_Data_
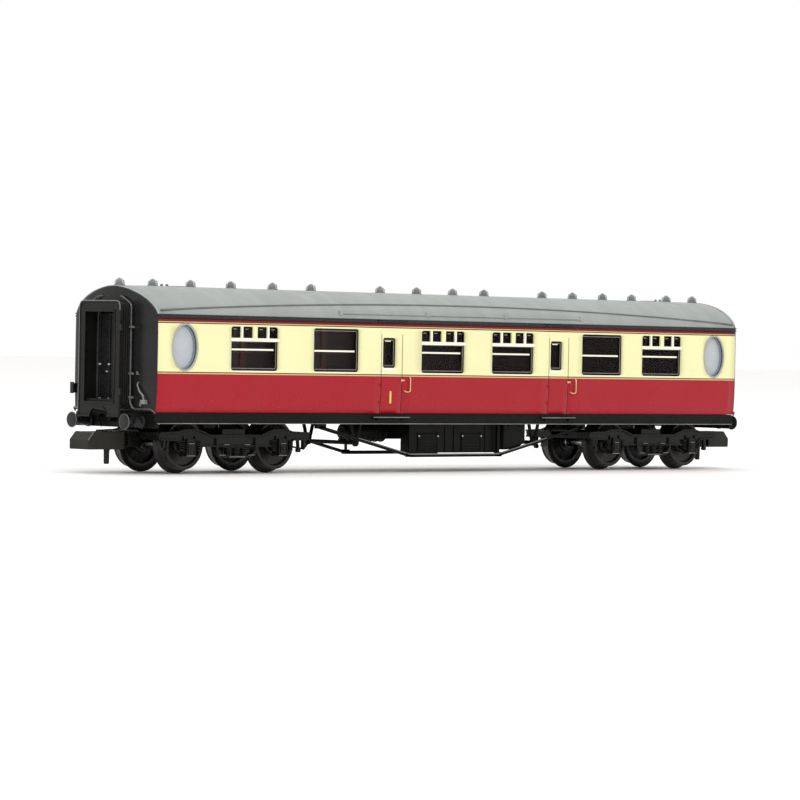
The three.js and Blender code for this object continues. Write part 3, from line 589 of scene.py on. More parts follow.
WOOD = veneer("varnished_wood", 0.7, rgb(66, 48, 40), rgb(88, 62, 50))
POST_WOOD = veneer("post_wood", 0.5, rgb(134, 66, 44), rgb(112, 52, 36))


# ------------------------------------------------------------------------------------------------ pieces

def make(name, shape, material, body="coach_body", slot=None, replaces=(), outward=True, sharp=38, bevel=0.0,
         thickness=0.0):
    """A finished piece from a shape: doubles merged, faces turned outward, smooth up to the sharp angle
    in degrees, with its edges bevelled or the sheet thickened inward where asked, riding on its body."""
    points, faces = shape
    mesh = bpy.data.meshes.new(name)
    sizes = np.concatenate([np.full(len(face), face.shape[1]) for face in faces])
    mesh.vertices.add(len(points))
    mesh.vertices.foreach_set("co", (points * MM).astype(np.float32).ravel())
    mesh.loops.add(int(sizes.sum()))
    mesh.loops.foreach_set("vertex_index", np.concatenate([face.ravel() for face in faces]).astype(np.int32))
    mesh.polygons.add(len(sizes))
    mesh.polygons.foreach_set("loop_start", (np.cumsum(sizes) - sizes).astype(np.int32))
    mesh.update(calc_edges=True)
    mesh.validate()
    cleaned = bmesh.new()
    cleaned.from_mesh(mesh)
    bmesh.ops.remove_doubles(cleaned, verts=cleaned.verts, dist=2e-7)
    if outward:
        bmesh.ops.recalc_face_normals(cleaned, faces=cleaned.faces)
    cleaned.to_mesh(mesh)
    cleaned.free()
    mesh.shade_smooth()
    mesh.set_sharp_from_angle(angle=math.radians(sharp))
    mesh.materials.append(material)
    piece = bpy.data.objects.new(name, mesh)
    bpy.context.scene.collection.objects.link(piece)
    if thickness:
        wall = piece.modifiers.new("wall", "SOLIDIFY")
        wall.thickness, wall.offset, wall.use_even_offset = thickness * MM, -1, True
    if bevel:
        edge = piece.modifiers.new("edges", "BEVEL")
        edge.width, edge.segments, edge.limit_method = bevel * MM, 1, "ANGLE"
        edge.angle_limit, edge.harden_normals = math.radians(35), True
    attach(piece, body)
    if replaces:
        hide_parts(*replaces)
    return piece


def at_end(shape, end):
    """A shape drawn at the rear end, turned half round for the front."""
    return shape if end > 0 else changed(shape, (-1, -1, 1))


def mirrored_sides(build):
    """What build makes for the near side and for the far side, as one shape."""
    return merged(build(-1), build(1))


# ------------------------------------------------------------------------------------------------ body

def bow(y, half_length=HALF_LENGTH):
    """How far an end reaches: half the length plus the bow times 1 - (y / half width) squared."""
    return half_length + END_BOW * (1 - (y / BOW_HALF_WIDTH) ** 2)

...

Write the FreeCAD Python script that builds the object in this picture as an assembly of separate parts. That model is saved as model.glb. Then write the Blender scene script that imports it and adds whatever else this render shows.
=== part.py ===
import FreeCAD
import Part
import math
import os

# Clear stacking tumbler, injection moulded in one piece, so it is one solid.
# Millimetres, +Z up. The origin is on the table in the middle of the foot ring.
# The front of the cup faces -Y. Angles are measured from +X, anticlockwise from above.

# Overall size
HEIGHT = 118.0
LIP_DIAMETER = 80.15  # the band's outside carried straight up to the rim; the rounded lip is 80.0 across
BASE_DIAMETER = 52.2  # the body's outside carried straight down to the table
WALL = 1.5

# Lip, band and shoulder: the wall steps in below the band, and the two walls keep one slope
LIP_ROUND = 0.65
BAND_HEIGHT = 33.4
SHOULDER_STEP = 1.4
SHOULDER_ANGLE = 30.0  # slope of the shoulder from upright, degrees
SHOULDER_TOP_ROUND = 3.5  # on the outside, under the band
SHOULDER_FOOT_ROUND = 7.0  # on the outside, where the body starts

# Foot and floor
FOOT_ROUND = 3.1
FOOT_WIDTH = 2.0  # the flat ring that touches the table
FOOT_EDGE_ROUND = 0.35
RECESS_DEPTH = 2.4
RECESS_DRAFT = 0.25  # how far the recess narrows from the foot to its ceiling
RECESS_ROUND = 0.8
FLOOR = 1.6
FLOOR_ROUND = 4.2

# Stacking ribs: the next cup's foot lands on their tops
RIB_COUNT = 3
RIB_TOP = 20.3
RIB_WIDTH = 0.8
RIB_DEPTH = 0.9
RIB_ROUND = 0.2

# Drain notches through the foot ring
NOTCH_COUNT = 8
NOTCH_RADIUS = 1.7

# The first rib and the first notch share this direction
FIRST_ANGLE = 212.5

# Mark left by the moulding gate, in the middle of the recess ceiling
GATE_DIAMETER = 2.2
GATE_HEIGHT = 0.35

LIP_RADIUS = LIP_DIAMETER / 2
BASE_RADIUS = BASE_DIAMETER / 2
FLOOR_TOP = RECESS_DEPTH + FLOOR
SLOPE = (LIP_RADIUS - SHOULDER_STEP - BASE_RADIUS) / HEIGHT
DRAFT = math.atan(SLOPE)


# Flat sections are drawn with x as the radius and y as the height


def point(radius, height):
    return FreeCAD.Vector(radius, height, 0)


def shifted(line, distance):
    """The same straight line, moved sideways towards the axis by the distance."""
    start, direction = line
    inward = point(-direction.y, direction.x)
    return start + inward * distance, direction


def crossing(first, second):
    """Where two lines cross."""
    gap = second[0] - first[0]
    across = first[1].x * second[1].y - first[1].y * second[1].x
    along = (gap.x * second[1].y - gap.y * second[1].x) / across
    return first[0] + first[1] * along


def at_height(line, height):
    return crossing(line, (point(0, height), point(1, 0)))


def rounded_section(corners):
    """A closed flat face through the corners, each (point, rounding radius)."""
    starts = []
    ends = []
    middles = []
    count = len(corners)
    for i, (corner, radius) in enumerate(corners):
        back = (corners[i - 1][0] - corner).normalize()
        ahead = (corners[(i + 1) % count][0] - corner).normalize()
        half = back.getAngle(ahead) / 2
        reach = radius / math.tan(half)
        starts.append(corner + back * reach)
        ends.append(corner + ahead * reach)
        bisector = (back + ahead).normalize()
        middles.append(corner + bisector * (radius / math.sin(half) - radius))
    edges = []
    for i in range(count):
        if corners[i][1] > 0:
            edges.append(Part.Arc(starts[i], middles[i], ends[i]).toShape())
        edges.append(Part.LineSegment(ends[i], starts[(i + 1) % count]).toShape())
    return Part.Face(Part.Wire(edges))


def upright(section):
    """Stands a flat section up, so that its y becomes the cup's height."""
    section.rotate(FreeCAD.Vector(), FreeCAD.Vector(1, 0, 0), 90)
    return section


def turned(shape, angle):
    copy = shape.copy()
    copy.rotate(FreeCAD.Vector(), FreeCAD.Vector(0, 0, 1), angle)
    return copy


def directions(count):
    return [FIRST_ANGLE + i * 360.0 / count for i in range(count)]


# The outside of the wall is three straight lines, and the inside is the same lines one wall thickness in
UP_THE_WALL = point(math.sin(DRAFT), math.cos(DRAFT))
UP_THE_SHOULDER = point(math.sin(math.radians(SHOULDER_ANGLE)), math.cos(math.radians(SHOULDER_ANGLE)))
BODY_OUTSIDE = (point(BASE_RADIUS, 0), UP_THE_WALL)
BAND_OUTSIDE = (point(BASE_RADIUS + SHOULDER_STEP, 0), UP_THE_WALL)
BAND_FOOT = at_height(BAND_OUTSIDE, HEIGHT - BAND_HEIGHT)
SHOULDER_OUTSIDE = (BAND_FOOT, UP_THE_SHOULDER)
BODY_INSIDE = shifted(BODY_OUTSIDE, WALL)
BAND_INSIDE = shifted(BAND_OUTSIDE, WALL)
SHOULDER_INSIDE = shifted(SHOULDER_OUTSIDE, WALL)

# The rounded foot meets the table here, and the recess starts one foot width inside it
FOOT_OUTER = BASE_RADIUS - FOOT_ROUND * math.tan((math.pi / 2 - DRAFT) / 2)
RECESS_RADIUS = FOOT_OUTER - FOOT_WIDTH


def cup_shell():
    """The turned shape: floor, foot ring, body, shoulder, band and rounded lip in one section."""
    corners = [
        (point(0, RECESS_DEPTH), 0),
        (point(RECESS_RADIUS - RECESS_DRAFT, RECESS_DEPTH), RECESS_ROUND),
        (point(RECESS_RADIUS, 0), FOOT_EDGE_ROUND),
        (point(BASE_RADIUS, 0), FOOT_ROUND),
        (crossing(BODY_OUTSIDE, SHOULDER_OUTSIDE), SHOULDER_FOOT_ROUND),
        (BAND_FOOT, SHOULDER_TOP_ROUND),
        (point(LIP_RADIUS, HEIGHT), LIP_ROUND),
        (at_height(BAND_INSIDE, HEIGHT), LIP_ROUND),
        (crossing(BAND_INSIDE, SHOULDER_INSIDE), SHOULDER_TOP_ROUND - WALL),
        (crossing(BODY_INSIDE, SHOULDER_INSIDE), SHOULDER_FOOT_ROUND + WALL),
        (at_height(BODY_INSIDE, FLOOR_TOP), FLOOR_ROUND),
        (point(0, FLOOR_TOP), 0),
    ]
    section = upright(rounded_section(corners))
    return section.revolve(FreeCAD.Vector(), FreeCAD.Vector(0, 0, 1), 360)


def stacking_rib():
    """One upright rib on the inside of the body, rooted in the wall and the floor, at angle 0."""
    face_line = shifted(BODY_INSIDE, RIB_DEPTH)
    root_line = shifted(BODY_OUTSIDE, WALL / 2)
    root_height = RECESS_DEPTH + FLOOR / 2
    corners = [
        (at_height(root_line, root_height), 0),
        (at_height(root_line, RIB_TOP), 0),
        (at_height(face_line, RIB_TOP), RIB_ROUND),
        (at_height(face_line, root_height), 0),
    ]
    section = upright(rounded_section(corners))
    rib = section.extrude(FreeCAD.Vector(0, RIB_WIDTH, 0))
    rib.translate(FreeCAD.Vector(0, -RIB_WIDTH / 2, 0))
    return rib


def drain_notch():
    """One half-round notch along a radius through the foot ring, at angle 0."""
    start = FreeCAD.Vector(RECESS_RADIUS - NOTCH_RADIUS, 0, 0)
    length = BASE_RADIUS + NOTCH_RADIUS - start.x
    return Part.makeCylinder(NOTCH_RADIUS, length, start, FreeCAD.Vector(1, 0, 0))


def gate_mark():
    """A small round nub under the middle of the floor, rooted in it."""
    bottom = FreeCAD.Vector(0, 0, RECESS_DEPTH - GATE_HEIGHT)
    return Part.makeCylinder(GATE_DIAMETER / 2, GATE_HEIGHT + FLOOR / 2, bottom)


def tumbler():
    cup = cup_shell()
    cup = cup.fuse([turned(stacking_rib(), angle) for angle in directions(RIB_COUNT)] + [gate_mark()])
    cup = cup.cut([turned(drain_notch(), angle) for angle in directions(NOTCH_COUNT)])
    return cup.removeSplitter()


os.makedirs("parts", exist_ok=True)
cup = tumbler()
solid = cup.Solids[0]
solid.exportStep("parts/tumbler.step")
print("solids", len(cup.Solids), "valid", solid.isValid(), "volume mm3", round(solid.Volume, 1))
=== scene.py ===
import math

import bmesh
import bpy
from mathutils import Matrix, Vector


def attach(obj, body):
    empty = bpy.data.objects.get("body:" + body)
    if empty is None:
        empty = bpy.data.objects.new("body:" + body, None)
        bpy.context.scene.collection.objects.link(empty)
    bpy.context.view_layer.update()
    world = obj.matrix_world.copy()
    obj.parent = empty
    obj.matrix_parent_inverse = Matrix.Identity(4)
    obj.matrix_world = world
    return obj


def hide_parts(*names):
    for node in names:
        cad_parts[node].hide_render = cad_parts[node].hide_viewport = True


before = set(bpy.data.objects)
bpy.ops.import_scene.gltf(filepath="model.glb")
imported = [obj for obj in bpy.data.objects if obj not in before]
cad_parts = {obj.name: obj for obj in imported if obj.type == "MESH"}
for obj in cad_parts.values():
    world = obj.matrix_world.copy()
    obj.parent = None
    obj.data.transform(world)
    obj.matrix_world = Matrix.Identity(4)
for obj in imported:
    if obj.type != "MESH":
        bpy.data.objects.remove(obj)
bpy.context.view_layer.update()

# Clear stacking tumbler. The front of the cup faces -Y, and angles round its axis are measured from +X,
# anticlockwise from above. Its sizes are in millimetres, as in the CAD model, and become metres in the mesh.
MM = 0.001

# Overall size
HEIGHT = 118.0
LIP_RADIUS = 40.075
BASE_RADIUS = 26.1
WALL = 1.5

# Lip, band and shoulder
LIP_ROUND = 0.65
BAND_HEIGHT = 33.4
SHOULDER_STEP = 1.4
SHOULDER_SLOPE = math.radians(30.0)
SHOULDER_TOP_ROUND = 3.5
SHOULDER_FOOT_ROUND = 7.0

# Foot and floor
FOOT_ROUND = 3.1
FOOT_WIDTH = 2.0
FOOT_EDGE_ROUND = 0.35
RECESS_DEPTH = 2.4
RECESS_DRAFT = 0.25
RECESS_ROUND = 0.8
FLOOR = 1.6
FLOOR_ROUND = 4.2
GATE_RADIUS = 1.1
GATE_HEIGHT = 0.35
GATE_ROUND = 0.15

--

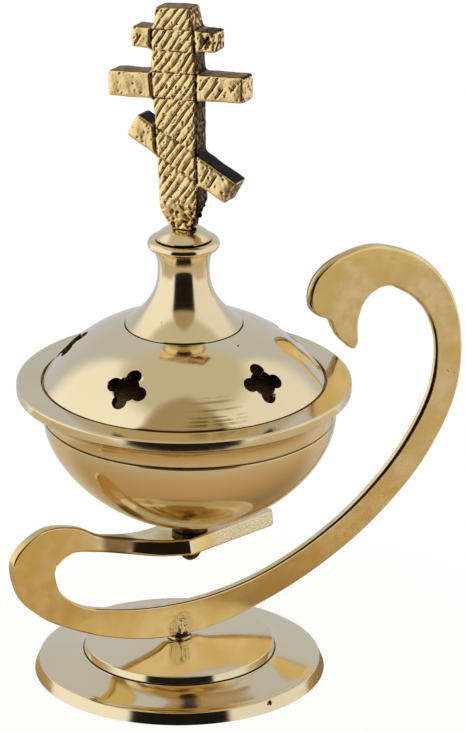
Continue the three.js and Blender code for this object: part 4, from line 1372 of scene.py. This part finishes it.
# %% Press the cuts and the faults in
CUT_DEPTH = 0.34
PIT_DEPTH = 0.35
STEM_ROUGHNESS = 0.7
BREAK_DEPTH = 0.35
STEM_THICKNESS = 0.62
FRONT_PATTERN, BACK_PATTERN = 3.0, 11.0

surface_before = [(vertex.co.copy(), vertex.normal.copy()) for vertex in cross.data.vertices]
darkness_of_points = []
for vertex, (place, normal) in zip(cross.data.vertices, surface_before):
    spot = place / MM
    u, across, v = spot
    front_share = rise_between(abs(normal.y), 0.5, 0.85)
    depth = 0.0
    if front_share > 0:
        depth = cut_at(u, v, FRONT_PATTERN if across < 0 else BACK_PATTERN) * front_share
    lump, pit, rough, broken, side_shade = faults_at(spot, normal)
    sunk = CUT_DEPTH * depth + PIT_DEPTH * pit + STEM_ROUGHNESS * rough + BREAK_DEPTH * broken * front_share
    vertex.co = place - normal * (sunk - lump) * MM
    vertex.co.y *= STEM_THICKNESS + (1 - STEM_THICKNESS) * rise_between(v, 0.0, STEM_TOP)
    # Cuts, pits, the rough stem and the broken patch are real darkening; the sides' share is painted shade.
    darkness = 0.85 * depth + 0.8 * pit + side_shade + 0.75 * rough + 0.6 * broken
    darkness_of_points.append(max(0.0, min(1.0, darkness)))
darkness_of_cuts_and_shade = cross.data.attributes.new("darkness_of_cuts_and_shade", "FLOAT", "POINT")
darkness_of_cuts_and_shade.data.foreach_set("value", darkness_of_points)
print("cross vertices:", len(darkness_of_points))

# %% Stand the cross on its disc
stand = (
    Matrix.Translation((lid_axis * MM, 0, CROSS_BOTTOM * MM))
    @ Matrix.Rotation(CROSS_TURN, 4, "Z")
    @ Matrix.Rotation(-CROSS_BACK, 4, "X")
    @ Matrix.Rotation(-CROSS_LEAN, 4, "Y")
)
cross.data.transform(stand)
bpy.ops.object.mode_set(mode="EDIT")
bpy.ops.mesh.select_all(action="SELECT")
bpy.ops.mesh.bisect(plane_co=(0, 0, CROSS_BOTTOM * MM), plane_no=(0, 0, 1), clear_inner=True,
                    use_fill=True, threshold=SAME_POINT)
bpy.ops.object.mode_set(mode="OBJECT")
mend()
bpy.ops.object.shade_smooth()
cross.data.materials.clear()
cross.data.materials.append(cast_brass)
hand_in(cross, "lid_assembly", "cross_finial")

_Task to carry out_
Each line from the one containing "cup = cup.cut([turned(drain_notch(), angle)" through the one containing "if empty is" must be retyped exactly, the first and last of these included.

_Solution_
    cup = cup.cut([turned(drain_notch(), angle) for angle in directions(NOTCH_COUNT)])
    return cup.removeSplitter()


os.makedirs("parts", exist_ok=True)
cup = tumbler()
solid = cup.Solids[0]
solid.exportStep("parts/tumbler.step")
print("solids", len(cup.Solids), "valid", solid.isValid(), "volume mm3", round(solid.Volume, 1))
=== scene.py ===
import math

import bmesh
import bpy
from mathutils import Matrix, Vector


def attach(obj, body):
    empty = bpy.data.objects.get("body:" + body)
    if empty is None:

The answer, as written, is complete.